Here is an example of how to do it: During the differentiation section of your reasoning presentation, either when you are giving a speed message or performing an extended reasoning presentation, explain why your company created your product or service differently. Further, explain why those attributes are essential to the end-user of the specific product or service. Then you will explain how these differences will impact the chances of having the best experience possible using the product or services. Next, when you align interest with a prospect, you will have an opportunity to help them form their beliefs in a unique way. Why? Because you can assist the prospect in setting goals that they want to achieve by buying the product or service. The prospect will then use this knowledge to weigh your product or service against competitors’ proposals and the promises your competitor will have to deliver to compete with your offering.
Lastly, when you demonstrate through real examples that your customers have outstanding experiences using your product or service, you can establish an anchored belief that the prospect will use to make comparisons against any other product or service. Suppose the salesperson of the company you are competing against is a novice, and in many cases, they will be. In that case, they will not know how to compete with the kind of persuasiveness you are employing, so you will win the customer over and complete the sale in most cases.

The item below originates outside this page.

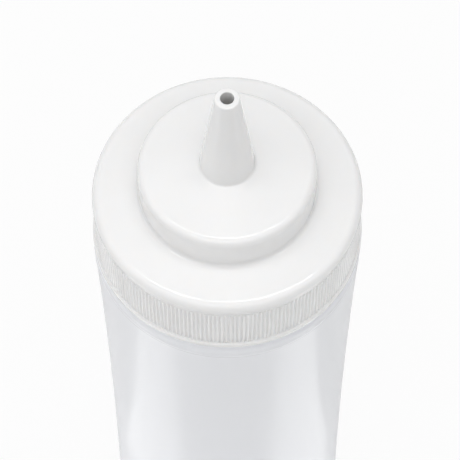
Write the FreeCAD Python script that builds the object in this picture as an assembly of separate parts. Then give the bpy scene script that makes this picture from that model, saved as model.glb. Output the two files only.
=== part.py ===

I recently wrote an article, “Triggering Action,” where I outline that heuristics and optimism bias are two critical motivating aspects of human behavior behind the foundation of reasoning’s effectiveness. Anchoring bias is another crucial element in the success of using foundational messaging. So, keep the concept of anchoring bias in mind when delivering a well-planned reasoning presentation to your prospects.
There it is. Never forget that the first person to make their case usually establishes the baseline of the hearer’s beliefs. During your sales presentation, you have an opportunity to shape your prospects’ viewpoints. Why not make a case for your product or service, so you make the sale and not your competitor?